The Archangel Raphael is said to be the angel always ready to blow the trumpet to announce the General Resurrection and the End of Time, according to Islam. Christians, on the other hand, expect the Archangel Gabriel to be the one who will blow the trumpet on the Last Day to announce the General Resurrection and Judgement.
For the Lord himself will come down from heaven, with a loud command, with the voice of the archangel and with the trumpet call of God, and the dead in Christ will rise first.
(1 Thess. 4:16)
A statue of Gabriel, often depicted with the lily which is associated with the Mother of God (because he brought the Good News of the Annunciation to the Blessed Virgin), is frequently found atop the roof at the east end of churches already blowing the trumpet. It is always Gabriel’s job to announce; he is the “announcer” of God.
We are told in the Old Testament to blow a trumpet to celebrate the New Year (Leviticus 23:24) or to announce a fast (Joel 2:15). Trumpets announce the coming of God as king and call the people to get ready to greet him. In the New Testament, trumpets announce the arrival of God’s judgement and call the people to turn their lives around (“repent”) in order to face the coming judgement. That is why Gabriel blows the trumpet atop a church: to announce the End that comes during the celebration of the Eucharist on the altar below the statue’s feet.
The most famous trumpets in the Bible are the seven trumpets blown in the Book of Revelation (Rev. 8-11). Angels blow the first six trumpets to call sinners on Earth to repentance. Each trumpet blast brings a plague, each one more disastrous than the one before it. The trumpet is used to build anticipation and tells the reader that an alert, announcement, or warning is about to take place. The seventh trumpet does not bring a plague with it. Instead, an angel blows the seventh trumpet to announce the glory of God and the coming of his kingdom.

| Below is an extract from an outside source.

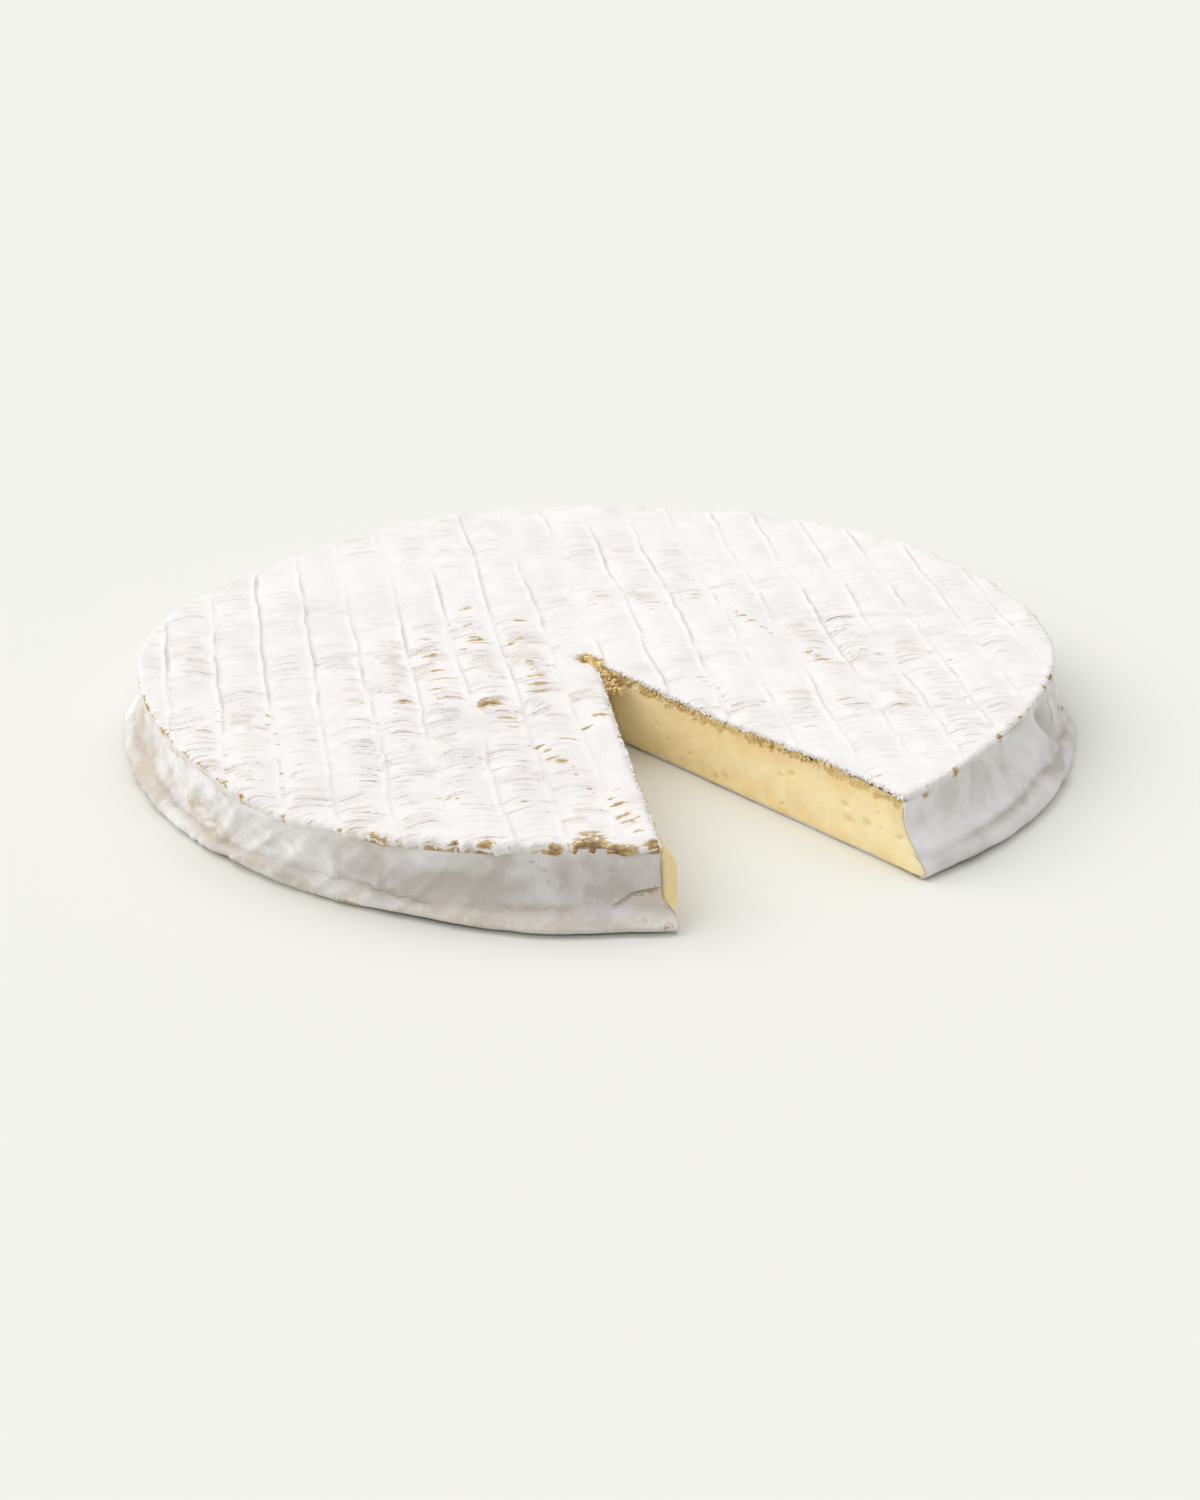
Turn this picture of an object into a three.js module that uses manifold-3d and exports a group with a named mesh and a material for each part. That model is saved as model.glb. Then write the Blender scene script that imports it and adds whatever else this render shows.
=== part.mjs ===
// A large, flat wheel of soft cheese with a white mould rind, and one wedge already cut out of it.
// It is one solid: the paste and the rind that grew on it are never apart.
//
// Millimetres, +Z up. The origin is at the middle of the underside's box, the wheel rests on z = 0,
// and -Y points out through the middle of the cut.
import * as THREE from "three";
import { mergeVertices } from "three/addons/utils/BufferGeometryUtils.js";
import Module from "manifold-3d";

// ---- Driving dimensions ----

const HEIGHT = 29; // mean height of the top face
const RIM_RADIUS = 179; // mean radius of the top edge
const FOOT_RADIUS = 186; // mean radius of the foot, where the soft side has slumped outwards
const WAIST_INSET = 2.5; // how far the side draws in below the top edge
const EDGE_ROUNDING = 4.5; // the soft top edge

const FOOT_UNDERCUT = 3; // how far the foot curls in to the underside
const FOOT_CREST = 2.5; // height where the foot is widest
const FOOT_BAND = 6.5; // height where the foot's band ends
const WAIST_LOW = 12; // the waist runs from here up to WAIST_HIGH
const WAIST_HIGH = 19;

const CUT_HALF_ANGLE = THREE.MathUtils.degToRad(16.6); // half the opening of the missing wedge
const CUT_POINT = new THREE.Vector2(-7, -10.2); // where the two knife cuts meet
const CUT_BULGE = 1.2; // how far the soft paste leans into the cut at mid height

const MAT_PITCH = 18.7; // spacing of the ribs that the draining mat's stitching left
const MAT_ANGLE = THREE.MathUtils.degToRad(-15.4); // direction across those ribs
const MAT_OFFSET = -1; // the rib nearest the middle, measured across the ribs
const RIB_WIDTH = 3;
const RIB_HEIGHT = 0.7;
const RIB_ROOT = 2; // how deep a rib reaches into the top face
const RIB_FLANK = 0.5; // how far below the top face a rib's long edges lie
const RIB_END_GAP = 4; // what a rib stops short of the rounded edge

const SEGMENTS = 72; // round the wheel
const SIDE_STEPS = 9; // up the side
const TOP_RINGS = 5; // from the edge to the middle of the top
const RIB_STEP = 40; // longest straight stretch of a rib
const CUT_STEPS = 10; // up the cut faces
const CUT_OVERRUN = 6; // what the missing wedge runs past the top and the underside
const CUT_LENGTH = 1.3 * FOOT_RADIUS; // past the outline
const MERGE_DISTANCE = 0.001;

// The outline isn't a true circle. Each lobe is [lobes round the wheel, size, angle of its crest].
const RIM_LOBES = [
  [1, 1.7, 107],
  [2, 5.6, 21],
  [3, 1.2, 9],
  [5, 1.4, -7],
  [6, 1.4, -27],
];
const FOOT_LOBES = [
  [1, 1, 118],
  [3, 0.8, 2],
  [4, 0.8, -33],
];
// Slow swells of the top face: [wavelength, size, direction, shift].
const TOP_SWELLS = [
  [210, 0.7, 20, 0.4],
  [128, 0.5, 105, 1.9],
  [86, 0.3, 62, 3.1],
];

// ---- The wheel before it is cut ----

function lobed(lobes, angle) {
  let radius = 0;
  for (const [count, size, crest] of lobes) {
    radius += size * Math.cos(count * (angle - THREE.MathUtils.degToRad(crest)));
  }
  return radius;
}

function swell(x, y) {
  let height = 0;
  for (const [length, size, direction, shift] of TOP_SWELLS) {
    const turn = THREE.MathUtils.degToRad(direction);
    const along = x * Math.cos(turn) + y * Math.sin(turn);
    height += size * Math.sin((2 * Math.PI * along) / length + shift);
  }
  return height;
}

function rimRadius(angle) {
  return RIM_RADIUS + lobed(RIM_LOBES, angle);
}

// Half of the wheel's section, as (radius, height) from the middle of the underside, round the foot,
// up the side and back over the top face to the middle.
function section() {
  const waist = RIM_RADIUS - WAIST_INSET;
  const side = new THREE.SplineCurve([
    new THREE.Vector2(FOOT_RADIUS - FOOT_UNDERCUT, 0),
    new THREE.Vector2(FOOT_RADIUS, FOOT_CREST),
    new THREE.Vector2(FOOT_RADIUS - FOOT_UNDERCUT / 2, FOOT_BAND),
    new THREE.Vector2(waist + WAIST_INSET / 2, WAIST_LOW),
    new THREE.Vector2(waist, WAIST_HIGH),
    new THREE.Vector2(RIM_RADIUS - EDGE_ROUNDING / 8, HEIGHT - 0.8 * EDGE_ROUNDING),
    new THREE.Vector2(RIM_RADIUS - EDGE_ROUNDING, HEIGHT),
  ]);
  const points = [new THREE.Vector2(0, 0), ...side.getPoints(SIDE_STEPS)];
  const topStart = RIM_RADIUS - EDGE_ROUNDING;
  for (let ring = 1; ring <= TOP_RINGS; ring++) {
    points.push(new THREE.Vector2(topStart * (1 - ring / TOP_RINGS), HEIGHT));
  }
  return points;
}

function wheelBlank() {
  const turned = new THREE.LatheGeometry(section(), SEGMENTS);
  turned.rotateX(Math.PI / 2);
  const place = turned.getAttribute("position");
  const point = new THREE.Vector3();
  for (let i = 0; i < place.count; i++) {
    point.fromBufferAttribute(place, i);
    const radius = Math.hypot(point.x, point.y);
    const angle = Math.atan2(point.y, point.x);
    const upSide = THREE.MathUtils.smoothstep(point.z, FOOT_CREST, HEIGHT - EDGE_ROUNDING);
    const pushed = THREE.MathUtils.lerp(
      lobed(FOOT_LOBES, angle),
      lobed(RIM_LOBES, angle),
      upSide,
    );
    const grown = radius + pushed * (radius / RIM_RADIUS) ** 2;
    const scale = radius > 0 ? grown / radius : 1;
    point.x *= scale;
    point.y *= scale;
    point.z += upSide * swell(point.x, point.y);
    place.setXYZ(i, point.x, point.y, point.z);
  }
  return turned;
}

// ---- The ribs pressed into the top by the stitching of the straw mat ----

// A rib is a long plank bent over the top face, with a raised line down its middle.
function matRib(across) {
  const reach = rimRadius(MAT_ANGLE + (across < 0 ? Math.PI : 0)) - EDGE_ROUNDING;
  if (Math.abs(across) > reach - 2 * RIB_END_GAP) return null;
  const halfAngle = Math.acos(across / reach);
  const ends = [1, -1].map((way) => {
    const edge = rimRadius(MAT_ANGLE + way * halfAngle) * Math.sin(halfAngle);
    return way * (edge - EDGE_ROUNDING - RIB_END_GAP);
  });
  const length = ends[0] - ends[1];
  const steps = Math.max(2, Math.round(length / RIB_STEP));
  const plank = new THREE.BoxGeometry(RIB_WIDTH, length, RIB_ROOT, 2, steps, 1);
  plank.translate(across, (ends[0] + ends[1]) / 2, 0);
  plank.rotateZ(MAT_ANGLE);
  const place = plank.getAttribute("position");
  for (let i = 0; i < place.count; i++) {
    const x = place.getX(i);
    const y = place.getY(i);
    const off = x * Math.cos(MAT_ANGLE) + y * Math.sin(MAT_ANGLE) - across;
    const onCrest = Math.abs(off) < RIB_WIDTH / 4;
    let lift = -RIB_ROOT;
    if (place.getZ(i) > 0) lift = onCrest ? RIB_HEIGHT : -RIB_FLANK;
    place.setZ(i, HEIGHT + swell(x, y) + lift);
  }
  return plank;
}

function matRibs() {
  const ribs = [];
  const mostRibs = Math.ceil(RIM_RADIUS / MAT_PITCH);
  for (let n = -mostRibs; n <= mostRibs; n++) {
    const rib = matRib(MAT_OFFSET + n * MAT_PITCH);
    if (rib) ribs.push(rib);
  }
  return ribs;
}

// ---- The missing wedge ----

// The wedge's sides draw in at mid height, which leaves the paste bulging into the gap.
function missingWedge() {
  const halfWidth = CUT_LENGTH * Math.tan(CUT_HALF_ANGLE);
  const outline = new THREE.Shape([
    new THREE.Vector2(0, 0),
    new THREE.Vector2(-halfWidth, -CUT_LENGTH),
    new THREE.Vector2(halfWidth, -CUT_LENGTH),
  ]);
  const wedge = new THREE.ExtrudeGeometry(outline, {
    depth: HEIGHT + 2 * CUT_OVERRUN,
    steps: CUT_STEPS,
    bevelEnabled: false,
  });
  wedge.translate(CUT_POINT.x, CUT_POINT.y, -CUT_OVERRUN);
  const place = wedge.getAttribute("position");
  for (let i = 0; i < place.count; i++) {
    const fromMiddle = place.getZ(i) / (HEIGHT / 2) - 1;
    const bulge = CUT_BULGE * Math.max(0, 1 - fromMiddle ** 2);
    place.setY(i, place.getY(i) - bulge / Math.sin(CUT_HALF_ANGLE));
  }
  return wedge;
}

// ---- Joining and cutting ----

const manifold = await Module();
manifold.setup();

function toSolid(geometry) {
  const bare = geometry.clone();
  bare.deleteAttribute("normal");
  bare.deleteAttribute("uv");
  const merged = mergeVertices(bare, MERGE_DISTANCE);
  return new manifold.Manifold(
    new manifold.Mesh({
      numProp: 3,
      vertProperties: new Float32Array(merged.getAttribute("position").array),
      triVerts: new Uint32Array(merged.index.array),
    }),
  );
}

function toGeometry(solid) {
  const mesh = solid.getMesh();
  const geometry = new THREE.BufferGeometry();
  geometry.setAttribute("position", new THREE.BufferAttribute(mesh.vertProperties, 3));
  geometry.setIndex(new THREE.BufferAttribute(mesh.triVerts, 1));
  return geometry;
}

function cheeseWheel() {
  let solid = toSolid(wheelBlank());
  for (const rib of matRibs()) {
    solid = solid.add(toSolid(rib));
  }
  solid = solid.subtract(toSolid(missingWedge()));
  const geometry = toGeometry(solid);
  geometry.computeBoundingBox();
  const middle = geometry.boundingBox.getCenter(new THREE.Vector3());
  geometry.translate(-middle.x, -middle.y, -geometry.boundingBox.min.z);
  geometry.computeVertexNormals();
  return geometry;
}

const rind = new THREE.MeshStandardMaterial({ color: 0xf1edea, roughness: 0.9, metalness: 0 });
const wheel = new THREE.Mesh(cheeseWheel(), rind);
wheel.name = "cheese_wheel";

const cheese = new THREE.Group();
cheese.add(wheel);

export default cheese;
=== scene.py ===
import math

import bmesh
import bpy
import numpy as np
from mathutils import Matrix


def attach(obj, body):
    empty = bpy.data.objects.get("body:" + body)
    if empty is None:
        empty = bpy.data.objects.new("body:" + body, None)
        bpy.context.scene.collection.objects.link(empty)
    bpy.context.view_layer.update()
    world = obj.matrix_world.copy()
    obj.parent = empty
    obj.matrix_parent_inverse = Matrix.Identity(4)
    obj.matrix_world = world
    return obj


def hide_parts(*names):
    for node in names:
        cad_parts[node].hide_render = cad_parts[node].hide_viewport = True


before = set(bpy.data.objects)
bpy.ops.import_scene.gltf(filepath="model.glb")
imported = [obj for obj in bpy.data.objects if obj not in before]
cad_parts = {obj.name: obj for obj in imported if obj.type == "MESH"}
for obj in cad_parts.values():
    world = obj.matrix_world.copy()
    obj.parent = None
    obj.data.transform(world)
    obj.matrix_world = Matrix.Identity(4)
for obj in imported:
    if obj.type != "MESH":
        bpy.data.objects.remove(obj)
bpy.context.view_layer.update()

# ======== The top rind ========
# A felt of white mould on the firm skin of the cheese, one soft sheet over the whole top of the wheel.
# The straw mat that the curd drained on printed it: stitch ribs, and fine straw marks between them.
# Where the mould is thin, the tan skin shows in the creases and along the rim.

MM = 0.001
wheel_middle = (-0.35, -3.92)  # mm, the axis that the wheel was turned about
top_height = 29.0
rim_radius = 179.0
rim_lobes = [(1, 1.7, 107), (2, 5.6, 21), (3, 1.2, 9), (5, 1.4, -7), (6, 1.4, -27)]
top_swells = [(210, 0.7, 20, 0.4), (128, 0.5, 105, 1.9), (86, 0.3, 62, 3.1)]

cut_point = (-7.35, -14.12)  # where the two knife cuts meet
cut_half_angle = math.radians(16.6)
cut_middle_angle = math.radians(-90)

rib_pitch = 18.7  # between the mat's lines of stitching
rib_start = -1.0
mat_turn = math.radians(-15.4)  # direction across the ribs


def drift(x, y, size, seed):
    """Smooth uneven values from -1 to 1, in lumps about size across."""
    lattice = np.random.default_rng(seed).uniform(-1, 1, (128, 128))
    gx, gy = x / size + 57.3, y / size + 31.7
    ix, iy = np.floor(gx).astype(int), np.floor(gy).astype(int)
    fx, fy = gx - ix, gy - iy
    fx = fx ** 3 * (fx * (fx * 6 - 15) + 10)
    fy = fy ** 3 * (fy * (fy * 6 - 15) + 10)
    near = lattice[ix % 128, iy % 128] * (1 - fx) + lattice[(ix + 1) % 128, iy % 128] * fx
    far = lattice[ix % 128, (iy + 1) % 128] * (1 - fx) + lattice[(ix + 1) % 128, (iy + 1) % 128] * fx
    return near * (1 - fy) + far * fy


def uneven(x, y, *lumps):
    """Drift in several sizes added up, each given as amount, size and seed."""
    return sum(amount * drift(x, y, size, seed) for amount, size, seed in lumps)


def chance(row, step, seed):
    """A number from 0 to 1 that belongs to one mark of the mat."""
    lattice = np.random.default_rng(seed).random((64, 256))
    return lattice[row.astype(int) % 64, step.astype(int) % 256]


def ease(low, high, value):
    """0 before low and 1 past high, smooth between them."""
    share = np.clip((value - low) / (high - low), 0, 1)
    return share * share * (3 - 2 * share)


def fade(value, middle, width):
    """1 at the middle, and next to nothing at twice the width from it."""
    return np.exp(-(((value - middle) / width) ** 2))


def turn_gap(turn, middle):
    """Degrees round the wheel from a middle, the short way."""
    return (turn - middle + 180) % 360 - 180


def dab(x, y, place, width, depth, turn=0.0):
    """A soft spot at a place, width by depth mm."""
    dx, dy = x - place[0], y - place[1]
    across = dx * math.cos(turn) + dy * math.sin(turn)
    along = -dx * math.sin(turn) + dy * math.cos(turn)
    return np.exp(-((across / width) ** 2) - (along / depth) ** 2)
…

How did Raphael get associated with the trumpet in Islam? Islamic folklore says that Raphael was the first of the archangels to be created and that he visited Mohammed even before the archangel Gabriel came to reveal the Qur’an. The Islamic folktales also say that Raphael is a master of music, who sings praises to God in a thousand different languages. It is probably this association with music that results in Raphael being given the honor of blowing the trumpet.
We never read explicitly in the New Testament that Gabriel is the archangel that will blow the trumpet on Judgement Day. I think we have come to expect him to do this precisely because he is God’s “announcer,” who announced the meaning of Daniel’s visions to the prophet (Daniel 8-9) and the birth of John the Baptist to his father Zachary as well as the birth of Christ to the Mother of God. So we expect him to announce the End of Time and the General Resurrection as well.
But the association of Gabriel with the trumpet can only be dated with certainty to the 1300s: the earliest known identification of Gabriel as the trumpeter comes in John Wycliffe’s 1382 tract, De Ecclesiæ Dominio. In the year 1455, there is an illustration in an Armenian manuscript showing Gabriel sounding his trumpet as the dead climb out of their graves. Two centuries later, Gabriel is identified as the trumpeter, in John Milton‘s Paradise Lost (1667).